---------- Stored records

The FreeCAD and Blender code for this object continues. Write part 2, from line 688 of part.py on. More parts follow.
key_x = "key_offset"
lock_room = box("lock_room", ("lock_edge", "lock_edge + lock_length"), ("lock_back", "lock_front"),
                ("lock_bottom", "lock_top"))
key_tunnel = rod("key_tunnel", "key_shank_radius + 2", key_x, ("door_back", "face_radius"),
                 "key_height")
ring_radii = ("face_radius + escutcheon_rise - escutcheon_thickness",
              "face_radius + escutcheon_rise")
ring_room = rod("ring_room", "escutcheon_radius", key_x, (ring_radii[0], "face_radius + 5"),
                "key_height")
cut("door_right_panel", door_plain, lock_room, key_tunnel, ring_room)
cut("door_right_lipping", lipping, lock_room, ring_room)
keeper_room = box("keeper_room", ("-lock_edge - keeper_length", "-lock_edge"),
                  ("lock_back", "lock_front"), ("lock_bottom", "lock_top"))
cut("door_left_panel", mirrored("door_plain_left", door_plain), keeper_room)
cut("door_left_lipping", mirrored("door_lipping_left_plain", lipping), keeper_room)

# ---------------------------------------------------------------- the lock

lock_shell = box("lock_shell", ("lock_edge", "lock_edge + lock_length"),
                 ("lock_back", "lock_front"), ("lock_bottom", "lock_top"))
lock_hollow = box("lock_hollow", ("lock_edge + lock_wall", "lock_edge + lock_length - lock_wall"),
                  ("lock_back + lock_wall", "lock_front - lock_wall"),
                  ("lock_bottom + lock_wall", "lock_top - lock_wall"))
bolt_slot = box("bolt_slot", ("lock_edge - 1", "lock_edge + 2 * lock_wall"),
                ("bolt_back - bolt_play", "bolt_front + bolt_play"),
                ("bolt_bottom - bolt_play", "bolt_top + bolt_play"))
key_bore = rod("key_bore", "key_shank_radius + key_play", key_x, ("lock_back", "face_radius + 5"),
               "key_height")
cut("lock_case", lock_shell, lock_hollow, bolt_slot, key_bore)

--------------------
---------- Stored records

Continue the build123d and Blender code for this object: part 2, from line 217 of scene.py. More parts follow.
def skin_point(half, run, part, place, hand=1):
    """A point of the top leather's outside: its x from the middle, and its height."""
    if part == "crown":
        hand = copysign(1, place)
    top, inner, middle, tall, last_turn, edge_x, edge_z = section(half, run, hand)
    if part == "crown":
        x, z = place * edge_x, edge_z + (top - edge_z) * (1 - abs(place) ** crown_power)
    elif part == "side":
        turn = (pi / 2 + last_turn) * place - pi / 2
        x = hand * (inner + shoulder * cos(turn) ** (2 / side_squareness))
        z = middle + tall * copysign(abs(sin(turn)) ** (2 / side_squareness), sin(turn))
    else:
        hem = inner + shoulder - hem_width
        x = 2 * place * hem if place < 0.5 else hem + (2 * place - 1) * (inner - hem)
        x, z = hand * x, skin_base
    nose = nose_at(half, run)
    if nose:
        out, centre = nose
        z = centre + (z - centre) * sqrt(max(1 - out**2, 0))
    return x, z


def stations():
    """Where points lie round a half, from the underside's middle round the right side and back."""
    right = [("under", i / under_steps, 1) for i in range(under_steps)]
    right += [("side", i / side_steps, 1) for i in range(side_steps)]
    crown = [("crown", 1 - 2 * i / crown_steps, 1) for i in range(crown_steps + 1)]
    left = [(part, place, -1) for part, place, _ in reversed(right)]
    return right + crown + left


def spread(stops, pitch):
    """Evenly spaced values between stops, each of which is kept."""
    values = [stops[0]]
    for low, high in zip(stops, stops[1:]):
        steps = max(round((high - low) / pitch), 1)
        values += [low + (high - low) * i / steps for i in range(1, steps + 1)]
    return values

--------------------
---------- Stored records

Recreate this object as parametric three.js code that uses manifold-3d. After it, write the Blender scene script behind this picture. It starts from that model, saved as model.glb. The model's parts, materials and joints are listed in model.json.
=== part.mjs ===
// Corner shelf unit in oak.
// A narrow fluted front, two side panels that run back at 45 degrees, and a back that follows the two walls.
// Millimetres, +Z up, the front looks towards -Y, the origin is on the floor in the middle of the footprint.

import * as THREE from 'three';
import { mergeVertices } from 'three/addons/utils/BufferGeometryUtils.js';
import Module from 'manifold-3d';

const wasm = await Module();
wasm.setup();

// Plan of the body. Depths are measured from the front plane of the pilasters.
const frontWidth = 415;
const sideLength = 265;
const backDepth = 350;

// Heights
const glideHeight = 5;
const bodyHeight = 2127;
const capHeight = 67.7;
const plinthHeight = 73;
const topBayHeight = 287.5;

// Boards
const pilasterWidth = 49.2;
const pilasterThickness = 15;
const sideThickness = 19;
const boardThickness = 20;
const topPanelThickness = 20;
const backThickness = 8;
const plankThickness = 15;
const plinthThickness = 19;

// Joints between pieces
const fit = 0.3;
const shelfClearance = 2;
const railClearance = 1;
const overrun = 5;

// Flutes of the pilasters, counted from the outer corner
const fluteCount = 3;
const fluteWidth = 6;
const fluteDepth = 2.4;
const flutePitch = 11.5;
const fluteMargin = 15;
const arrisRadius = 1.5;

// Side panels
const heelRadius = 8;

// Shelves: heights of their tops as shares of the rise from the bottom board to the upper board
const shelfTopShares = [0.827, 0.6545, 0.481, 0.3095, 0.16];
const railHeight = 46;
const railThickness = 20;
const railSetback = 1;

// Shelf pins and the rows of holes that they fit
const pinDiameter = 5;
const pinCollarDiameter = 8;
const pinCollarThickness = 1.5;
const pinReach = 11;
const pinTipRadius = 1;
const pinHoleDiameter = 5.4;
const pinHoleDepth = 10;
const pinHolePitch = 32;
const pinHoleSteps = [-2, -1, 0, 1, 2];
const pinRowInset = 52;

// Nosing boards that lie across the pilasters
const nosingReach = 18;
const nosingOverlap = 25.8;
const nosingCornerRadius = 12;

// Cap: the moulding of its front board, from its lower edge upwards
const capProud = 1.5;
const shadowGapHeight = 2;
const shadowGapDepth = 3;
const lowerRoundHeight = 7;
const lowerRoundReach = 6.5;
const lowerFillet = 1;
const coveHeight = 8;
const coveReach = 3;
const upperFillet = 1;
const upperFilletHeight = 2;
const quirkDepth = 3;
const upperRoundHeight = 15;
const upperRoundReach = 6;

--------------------

- Given request
Using the data above, transcribe the lines that run from the line with "Recreate this object" to the line with "wasm.setup();", both ends kept, and output nothing else.

- Task solution
Recreate this object as parametric three.js code that uses manifold-3d. After it, write the Blender scene script behind this picture. It starts from that model, saved as model.glb. The model's parts, materials and joints are listed in model.json.
=== part.mjs ===
// Corner shelf unit in oak.
// A narrow fluted front, two side panels that run back at 45 degrees, and a back that follows the two walls.
// Millimetres, +Z up, the front looks towards -Y, the origin is on the floor in the middle of the footprint.

import * as THREE from 'three';
import { mergeVertices } from 'three/addons/utils/BufferGeometryUtils.js';
import Module from 'manifold-3d';

const wasm = await Module();
wasm.setup();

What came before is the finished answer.